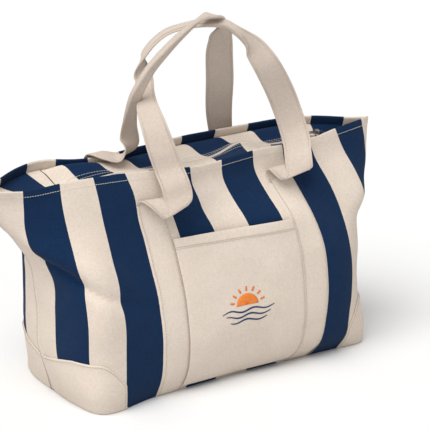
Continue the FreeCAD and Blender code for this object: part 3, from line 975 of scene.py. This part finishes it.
def closure_end(hand):
    """The fixed end of the closure, in one piece from the front rim to the back rim."""
    sign = -1 if hand == "left" else 1
    us = sign * np.linspace(FLAP_U + 0.03, 5.75, 12)
    shares = np.linspace(0, 1, 14)
    front = closure_points("front", us, shares)
    back = closure_points("back", us, shares)[::-1]
    points = np.concatenate([front, back])
    uv = np.stack([np.broadcast_to((us + STRIPES / 2) * STRIPE * 10, points.shape[:2]),
                   np.broadcast_to(points[:, :, 1] * 10, points.shape[:2])], axis=-1)
    faces = grid_faces(points.shape[0], len(us), flip=sign < 0)
    piece = mesh_object("closure_cloth_" + hand, points, faces, uv,
                        STRIPED)
    thicken(piece, 1.2 * MM, offset=-1)
    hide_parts("closure_end_" + hand)
    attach(piece, "bag")


def zip_half(side):
    """One woven tape and its coil of teeth."""
    toward = -1 if side == "front" else 1
    x = np.linspace(-FLAP_HALF, FLAP_HALF, 160)
    middle = zip_line(x)
    offsets = np.array([0.5, 1.2, 2.4, 4.0, 6.5]) * MM * toward
    drops = np.array([-0.2, -0.2, -0.5, -1.6, -2.2]) * MM
    table = np.stack([middle + np.array([0, o, d]) for o, d in zip(offsets, drops)])
    uv = np.stack([np.broadcast_to(x * 10, table.shape[:2]),
                   np.broadcast_to(offsets[:, None] * 10, table.shape[:2])], axis=-1)
    faces = grid_faces(len(offsets), len(x), flip=side == "front")
    tape = mesh_object("tape_" + side, table, faces, uv, TAPE)
    thicken(tape, 0.6 * MM, offset=-1)
    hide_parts("zip_tape_" + side)
    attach(tape, side + "_closure")
    pitch = 1.7 * MM
    runs = []
    shift = 0 if side == "front" else pitch / 2
    for at in np.arange(-FLAP_HALF + pitch + shift, FLAP_HALF - pitch, pitch):
        line = zip_line(np.array([at, at])) + np.array([[0, toward * 0.25 * MM, 0.15 * MM],
                                                        [0, toward * 1.1 * MM, 0.15 * MM]])
        runs.append((line, np.array([[0, 0, 1.0], [0, 0, 1.0]])))
    coil = stitches("coil_" + side, runs, COIL, step=0.85 * MM, radius=0.4 * MM, share=1.0)
    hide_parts("zip_teeth_" + side)
    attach(coil, side + "_closure")


# ---------------------------------------------------------------- CAD pieces that stay

def finish_metal():
    """The slider, its pull and the stops keep their CAD shape and get the plated finish."""
    for name in ("zip_slider", "zip_pull", "zip_stop_left", "zip_stop_right"):
        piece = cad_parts[name]
        for material_slot in piece.material_slots:
            material_slot.material = METAL


# ---------------------------------------------------------------- build

for side in ("front", "back"):
    panel(side)
    hem_band(side)
base()
rim_stitching()
side_seams()
base_seam()
patch_runs, strap_runs = [], []
for side in ("front", "back"):
    for hand in ("left", "right"):
        patch_runs.append(corner_patch(side, hand))
        strap_runs += sewn_strap(side, hand)
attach(stitches("patch_stitching", patch_runs, TAN_THREAD), "bag")
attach(stitches("strap_stitching", strap_runs, TAN_THREAD), "bag")
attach(stitches("pocket_stitching", pocket(), TAN_THREAD), "bag")
pocket_print()
handle("front", FRONT_HANDLE)
handle("back", BACK_HANDLE)
for side in ("front", "back"):
    closure(side)
    zip_half(side)
for hand in ("left", "right"):
    closure_end(hand)
finish_metal()


# ---------------------------------------------------------------- studio

def studio():
    bpy.ops.mesh.primitive_plane_add(size=14, location=(0, 0, 0))
    floor = bpy.context.object
    floor.name = "floor"
    paper, tree, shader = new_material("paper")
    place = tree.nodes.new("ShaderNodeTexCoord").outputs["Object"]
    tone = noise_map(tree, place, 3, 2)
    pale = mix(tree, tone, (0.71, 0.71, 0.71, 1), (0.73, 0.73, 0.73, 1))
    tree.links.new(pale, shader.inputs["Base Color"])
    shader.inputs["Roughness"].default_value = 0.9
    floor.data.materials.append(paper)

    world = bpy.data.worlds.new("studio")
    bpy.context.scene.world = world
    world.use_nodes = True
    background = world.node_tree.nodes["Background"]
    background.inputs["Color"].default_value = (1.0, 1.0, 1.0, 1)
    background.inputs["Strength"].default_value = 0.54

    def lamp(name, place, aim, size, power, colour):
        data = bpy.data.lights.new(name, "AREA")
        data.size, data.energy, data.color = size, power, colour
        lamp_object = bpy.data.objects.new(name, data)
        bpy.context.scene.collection.objects.link(lamp_object)
        lamp_object.location = place
        lamp_object.rotation_euler = (Vector(aim) - Vector(place)).to_track_quat("-Z", "Y").to_euler()

    lamp("front_fill", (-1.2, -2.4, 1.0), (0, 0, 0.15), 1.6, 3, (1.0, 0.98, 0.96))
    sun = bpy.data.lights.new("sun", "SUN")
    lamp("side_fill", (2.4, -1.6, 0.9), (0, 0, 0.15), 1.4, 3, (1.0, 0.99, 0.97))
    sun.energy, sun.angle, sun.color = 3.1, 0.9, (1.0, 0.995, 0.985)
    sun_object = bpy.data.objects.new("sun", sun)
    bpy.context.scene.collection.objects.link(sun_object)
    sun_object.rotation_euler = Vector((0.5, 0.2, -1)).to_track_quat("-Z", "Y").to_euler()


def camera():
    """A long lens from the front left, a little above the bag."""
    turn, rise, reach = math.radians(33.855), math.radians(19.466), 2.8
    away = Vector((math.sin(turn) * math.cos(rise), math.cos(turn) * math.cos(rise), -math.sin(rise)))
    data = bpy.data.cameras.new("camera")
    eye = bpy.data.objects.new("camera", data)
    bpy.context.scene.collection.objects.link(eye)
    eye.location = Vector((0, 0, 0.2)) - away * reach
    eye.rotation_euler = away.to_track_quat("-Z", "Y").to_euler()
    data.sensor_width = 36
    data.lens = 195.07
    data.shift_x, data.shift_y = 0.0495, -0.0363
    data.clip_end = 40
    bpy.context.scene.camera = eye


studio()
camera()
bpy.context.scene.view_settings.view_transform = "Standard"
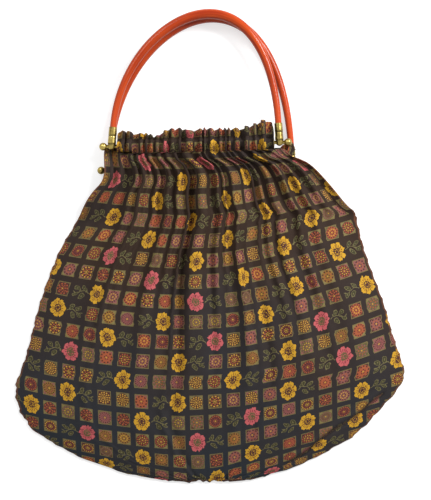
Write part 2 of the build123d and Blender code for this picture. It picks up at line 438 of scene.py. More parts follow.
def makeCloth(name, c):
    look = clothLook
    mat, tree, shader = newMaterial(name)
    flat = scaledUV(tree, "clothUV", (c["uvSize"], c["uvSize"], 1))
    u, v = addNode("SeparateXYZ", flat).outputs[:2]
    place = tree.nodes.new("ShaderNodeTexCoord").outputs["Object"]
    spot = addNode("SeparateXYZ", place).outputs
    drift = grain(place, look["driftScale"])
    lower = plus(spot[1], calc("MULTIPLY_ADD", spot[0], *look["slant"]))
    cool = plus(spread(lower, *look["coolBetween"]), spread(drift, *look["coolDrift"]))
    ground = blendColour(cool, c["ground"], c["groundBlue"])
    ink = printedColour(flat, u, v, ground, c)

    # plain weave and slightly patchy ink
    warp = wave(u, 2 * math.pi / look["warp"])
    weave = times(warp, wave(v, 2 * math.pi / look["weft"]))
    patchy = grain(flat, *look["patches"])
    tone = plus(spread(patchy, *look["patchTone"]), times(weave, look["weaveTone"]))
    grey = addNode("CombineColor", tone, tone, tone).outputs[0]
    ink = blendColour(1.0, ink, grey, "MULTIPLY")

    # painted shade darkens the seams, hems and turned-over folds, with short dashes of thread along the
    # stitched lines
    shadeAndStitchMask = painted(tree, "shadeAndStitchLine")
    ink = blendColour(times(shadeAndStitchMask, look["creaseShadeShare"]), ink, c["creaseShadeTone"])
    stitches = above(wave(plus(u, v), look["stitchRate"]), look["stitchFrom"])
    stitches = times(stitches, above(shadeAndStitchMask, look["stitchedFrom"]))
    ink = blendColour(times(stitches, look["stitch"]), ink, c["thread"])

    # edges are a little rubbed and warmer
    ink = blendColour(times(painted(tree, "rubbed"), look["rubbed"]), ink, c["rubbed"])
    plug(ink, shader.inputs["Base Color"])
    height = plus(times(weave, look["weaveHigh"]), grain(flat, *look["slub"]))
    plug(bumped(height, *look["bump"]), shader.inputs["Normal"])
    plug(spread(patchy, *look["patchRough"]), shader.inputs["Roughness"])
    setShine(shader, look["shine"])
    return mat


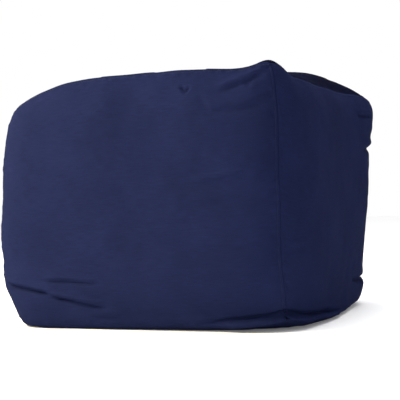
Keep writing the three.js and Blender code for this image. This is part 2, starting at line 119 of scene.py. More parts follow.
def skin(face, u, v, ridge=1.0):
    """The filled bag's outer surface over a point (u, v) of one face of the cube, each from -1 to 1.
    ridge is the share of the top seams' standing height, which is less on the layers inside."""
    q = cube_points(face, u, v)
    plan = (np.abs(q[..., 0]) ** PLAN_POWER + np.abs(q[..., 1]) ** PLAN_POWER) ** (1 / PLAN_POWER)
    reach = (plan**SIDE_POWER + np.abs(q[..., 2]) ** SIDE_POWER) ** (1 / SIDE_POWER)
    x, y, level = HALF_WIDTH * q[..., 0] / reach, HALF_DEPTH * q[..., 1] / reach, q[..., 2] / reach
    upper = smooth_step(level, *UPPER)
    lift = sum(
        height * bell(np.hypot(x - side_x * CORNER_X, y - side_y * CORNER_Y), LIFT_REACH)
        for (side_x, side_y), height in CORNER_LIFT.items()
    )
    p = np.stack([x, y, np.maximum(level * HALF_HEIGHT + FLOOR_DROP, 0) + lift * upper], -1)

    for side, (out, along) in SIDES.items():  # the top seams stand up as ridges
        across = out[0] * q[..., 0] + out[1] * q[..., 1]
        off_edge = np.abs(across - q[..., 2]) * 0.30 / np.maximum(across, q[..., 2]).clip(0.2)
        width = 1 - np.abs(q[..., along] / reach / 0.9) ** 3
        on_top = (q[..., 2] > across) & (side == "front")
        shape = bell(off_edge, np.where(on_top, *RIDGE_WIDTH), np.where(on_top, *RIDGE_POWER))
        pull = ridge * EDGE_RIDGE[side] * shape * width.clip(0, 1)
        pull = np.where((across > 0) & (q[..., 2] > 0), pull, 0)
        p += pull[..., None] * np.array([RIDGE_LEAN * out[0], RIDGE_LEAN * out[1], 1])

    p[..., 2] += EAR[0] * bell(off_corner(x, y, level, -1, EAR_BACK, 0.2), *EAR[1:]) * upper
    p += FAR_CORNER_PULL * (bell(off_corner(x, y, level, 1, 0, 0.18), *FAR_CORNER_REACH) * upper)[..., None]
    bulge_x, bulge_y, height, spread = CROWN_BULGE
    inner = smooth_step(level - np.maximum(np.abs(x / HALF_WIDTH), np.abs(y / HALF_DEPTH)), 0.0, 0.16)
    p[..., 2] += height * np.exp(-(((x - bulge_x) ** 2 + (y - bulge_y) ** 2) / spread**2)) * inner

    leaning = ((1, BACK_RIGHT_LEAN), (-1, FRONT_LEFT_LEAN))
    corners = [(sign, toward(p, sign, sign) ** 2, leans) for sign, leans in leaning]
    for sign, corner, leans in corners:
        lean = sum(out * bell(p[..., 2] - height, spread) for out, height, spread in leans)
        p[..., 0] += sign * lean * corner
        p[..., 1] += sign * 0.5 * lean * corner
    out, height, spread = FRONT_RIGHT_FLAP
    flap = out * toward(p, 1, -1) ** 1.5 * bell(p[..., 2] - height, spread)
    p[..., 0] += 0.5 * flap * np.clip(p[..., 0] / HALF_WIDTH, 0, 1) ** 4
    p[..., 1] -= flap * np.clip(-p[..., 1] / HALF_DEPTH, 0, 1) ** 4

    low = smooth_step(1 - p[..., 2] / FOOT_SKEW[1], 0, 1)
    p[..., 1] += (FOOT_SKEW[0] * p[..., 0] - FOOT_FORWARD) * low * smooth_step(-p[..., 1], 0.05, 0.28)
    more, place, spread = RIGHT_FOOT_SWELL
    foot = RIGHT_FOOT[0] * (1 + more * bell(p[..., 1] - place, spread))
    p[..., 0] += foot * bell(p[..., 2], RIGHT_FOOT[1]) * smooth_step(p[..., 0], 0.15, 0.30)
    for side, height in FOOT_LIFT:
        p[..., 2] += height * toward(p, 1, side) ** 6 * bell(p[..., 2], FOOT_LIFT_REACH)
    return p


def unit(a):
    return a / np.maximum(np.linalg.norm(a, axis=-1, keepdims=True), 1e-12)


def skin_normals(face, u, v, step=0.004):
    du = skin(face, u + step, v) - skin(face, u - step, v)
    dv = skin(face, u, v + step) - skin(face, u, v - step)
    return unit(np.cross(du, dv))


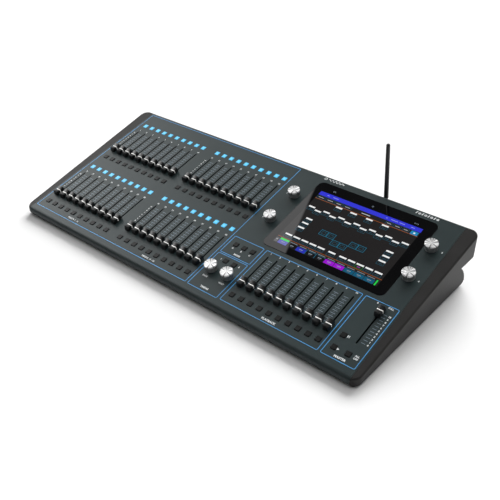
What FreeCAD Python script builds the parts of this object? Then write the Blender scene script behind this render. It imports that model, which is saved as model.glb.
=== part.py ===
== == ==
• Task to carry out
Print exactly the lines from the one containing "Write part 2" to the one containing "ink = printedColour(flat, u, v, ground, c)", both included, and nothing else.

• Solved exercise
Write part 2 of the build123d and Blender code for this picture. It picks up at line 438 of scene.py. More parts follow.
def makeCloth(name, c):
    look = clothLook
    mat, tree, shader = newMaterial(name)
    flat = scaledUV(tree, "clothUV", (c["uvSize"], c["uvSize"], 1))
    u, v = addNode("SeparateXYZ", flat).outputs[:2]
    place = tree.nodes.new("ShaderNodeTexCoord").outputs["Object"]
    spot = addNode("SeparateXYZ", place).outputs
    drift = grain(place, look["driftScale"])
    lower = plus(spot[1], calc("MULTIPLY_ADD", spot[0], *look["slant"]))
    cool = plus(spread(lower, *look["coolBetween"]), spread(drift, *look["coolDrift"]))
    ground = blendColour(cool, c["ground"], c["groundBlue"])
    ink = printedColour(flat, u, v, ground, c)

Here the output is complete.